Falls Sie jetzt mutmaßen, die verbitterte Pointe dieses Textes wird darin bestehen, dass das Hascherl bereits den nächsten Kümmerer an der Angel hat, während wir wettergegerbten Haudegen weiterhin eigenhändig das alte Laub aus unseren Regenrinnen kratzen müssen, haben Sie sich getäuscht. Vielleicht hat es Glück, das Hascherl, vielleicht muss es aber auch feststellen, dass verfügbare gütige Vaterfiguren rar sind auf dem Partnerschaftsmarkt, schon gar, wenn die zur Debatte stehende Kindfrau demnächst zum Seniorinnentarif ins Kino darf.

Doch selbstverständlich, ganz recht, gifte ich mich da­r­über, dass das Hascherl sexistische Klischees von der weiblichen Unmündigkeit bedient.
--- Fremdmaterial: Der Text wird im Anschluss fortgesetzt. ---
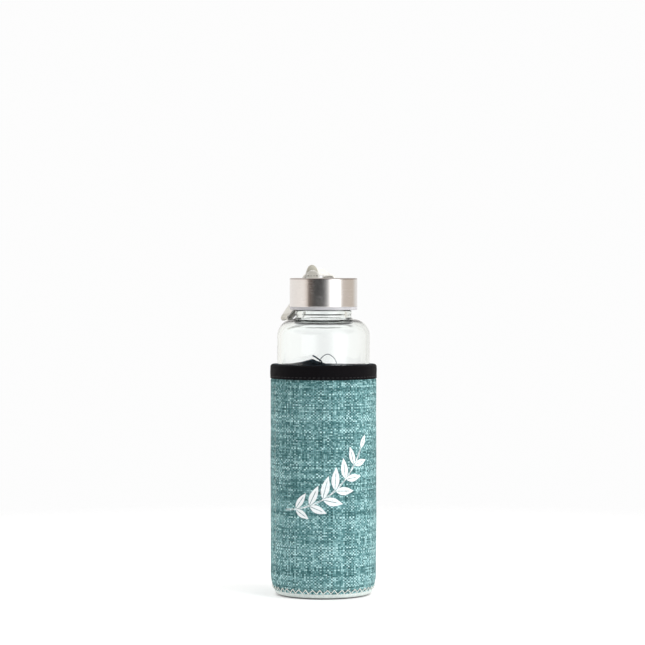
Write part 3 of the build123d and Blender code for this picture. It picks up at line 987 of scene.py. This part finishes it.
def makeLining():
    cloth = wrapCloth(192, 110, faceOf(sleeve["lining"]), sleeve["seam"])
    settleSleeve(cloth, 0.0)
    applyModifier(cloth, "SOLIDIFY", thickness=0.0005, offset=-1)
    material = makeKnit("liningKnit", 0.2092, 0.1579, (0.16, 0.18, 0.19), (0.34, 0.37, 0.38))
    cloth = finishPiece(cloth, "sleeveLining", "sleeve", material, ["sleeve_lining"])


seamShape = {"low": 0.014, "pitch": 0.0041, "count": 33, "thread": 0.00042, "sunk": 0.0003}


def makeSeamStitches():
    pitch = seamShape["pitch"]
    reach = sleeve["outer"][1] - seamShape["sunk"]
    paths = []
    for i in range(seamShape["count"]):
        start = seamShape["low"] + i * pitch
        heights = [start, start + 0.0004, start + pitch / 2, start + pitch - 0.0011, start + pitch - 0.0007]
        lifts = [-0.0003, 0.00008, 0.00018, 0.00008, -0.0003]
        path = []
        for height, lift in zip(heights, lifts):
            spot = around(reach, sleeve["seam"], height)
            path.append(around(reach + lift + softness(spot), sleeve["seam"], height))
        paths.append(path)
    stitches = threadPiece(paths, seamShape["thread"])
    material = makeThread("seamThread", (0.46, 0.60, 0.58), (0.72, 0.80, 0.78))
    finishPiece(stitches, "sideSeamStitches", "sleeve", material, ["side_seam_stitches"])


bindingShape = {
    "reach": bindingHigh.x, "bore": 0.03285, "top": bindingHigh.z, "low": bindingLow.z,
    "roll": 0.0019, "wave": 0.00016, "stitchUp": 0.0016,
}


def makeBinding():
    shape = bindingShape
    gripped, freed = sleeve["outer"][2] + 0.00002, sleeve["inner"][2] - 0.00002
    corners = [
        (gripped, shape["low"], 0),
        (shape["reach"], shape["low"], 0.0003),
        (shape["reach"], shape["top"], shape["roll"]),
        (shape["bore"], shape["top"], shape["roll"]),
        (shape["bore"], shape["low"] + 0.0002, 0.0003),
        (freed, shape["low"] + 0.0002, 0),
        (freed, sleeve["top"] + 0.00002, 0),
        (gripped, sleeve["top"] + 0.00002, 0),
    ]
    outline = roundOff(corners)
    # a few more points down the outside, so that the band can pucker between its edges
    low, rise = shape["low"] + 0.0003, shape["top"] - shape["low"] - shape["roll"] - 0.0003
    outer = [Vector((shape["reach"] + 0.00006 * math.sin(math.pi * i / 8),
                     low + rise * i / 8)) for i in range(1, 8)]
    outline = outline[:5] + outer + outline[5:]
    band = spinOutline(outline, 216)
    settleSleeve(band, 0.3)
    for vertex in band.data.vertices:
        spot = vertex.co.copy()
        reach = math.hypot(spot.x, spot.y)
        if reach < gripped + 0.0001 and spot.z < sleeve["top"]:
            continue
        stitchLine = math.exp(-((spot.z - sleeve["grip"] - shape["stitchUp"]) / 0.0006) ** 2)
        push = shape["wave"] * noise.noise(spot * 190) - 0.00016 * stitchLine
        lift = shape["wave"] * 1.3 * noise.noise(Vector((spot.x, spot.y, 0)) * 120)
        share = 1 + push / reach
        vertex.co = (spot.x * share, spot.y * share, spot.z + lift)
    finishPiece(band, "rimBinding", "sleeve", blackElastic, ["rim_binding"], 50)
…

Trostbedürftig komme ich mit dem netten silberhaarigen Herrn am Kaffeehaustisch nebenan ins Gespräch. Er speist gerade. Das muss er in Lokalen, sagt er, denn seine Frau ist auf Kur. Ehe sie wegfuhr, hat sie ihm gezeigt, in welchem Kasten er frische Hemden findet und wo seine Socken liegen, aber als sie ihm auch noch beibringen wollte, wie man eingefrorene Mahlzeiten in der Mikrowelle wärmt, hat er gestreikt.

Ja, eh, Dinosaurier, der eine wie die andere. Aber ­erschreckend lebendig, irgendwie.